A Java Runtime Environment (JRE) has to be installed on the system. Apache Maven is not required, when Maven wrapper is provided.

On CI/CD pipelines, we recommend to use the eclipse-temurin docker image, e.g., eclipse-temurin:17-alpine.

On a Linux desktop, run apt install openjdk-17-jre to get Java.

Version Numbers

You can write version numbers of your project directly into the pom.xml file. However, that's not how it it set up. The version element contains two Maven variables / properties:

<version>${revision}${changelist}</version>

These properties are set in .mvn/maven.config. Why? Because that's the way to make git commit tags the single source of truth in a Maven project. It allows you to say something like mvn -Drevision=$CI_COMMIT_TAG -Dchangelist="" deploy in your pipeline.

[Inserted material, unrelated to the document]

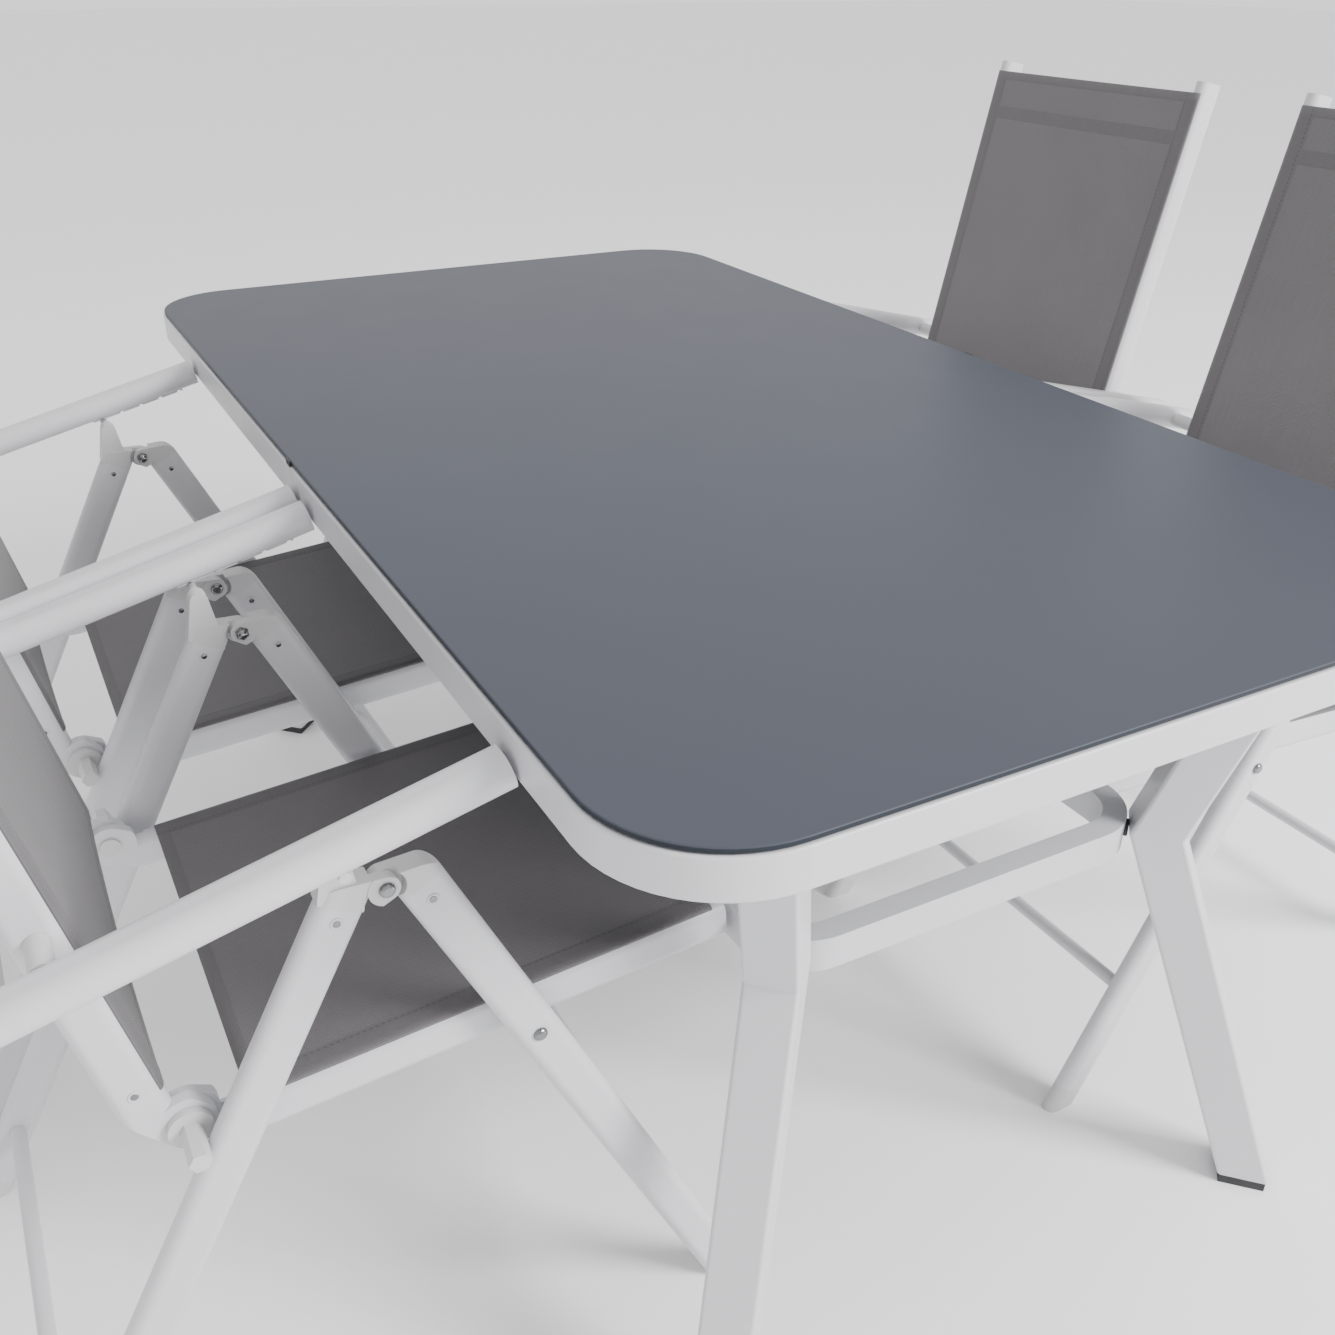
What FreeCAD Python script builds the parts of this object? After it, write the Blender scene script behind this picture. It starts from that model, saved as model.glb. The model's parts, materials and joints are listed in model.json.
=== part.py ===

If you do not want to use git as a single source of truth for version numbers, feel free to replace the properties in the pom file with a version number.

Wrapper Scripts

The wrapper scripts provided by this Tooling can be called from any location in your filesystem, since they set up the classpath with absolut paths. So you can call the, e.g., the wrapper around Saxon for running XSLT from your project's base directory with target/bin/xslt.sh -? as well as from a nested subfolder with ../../target/bin/xslt.sh -? or any location outside of your project.

CI/CD Pipelines

Resources for defining CI/CD pipelines can be found in src/main/resources.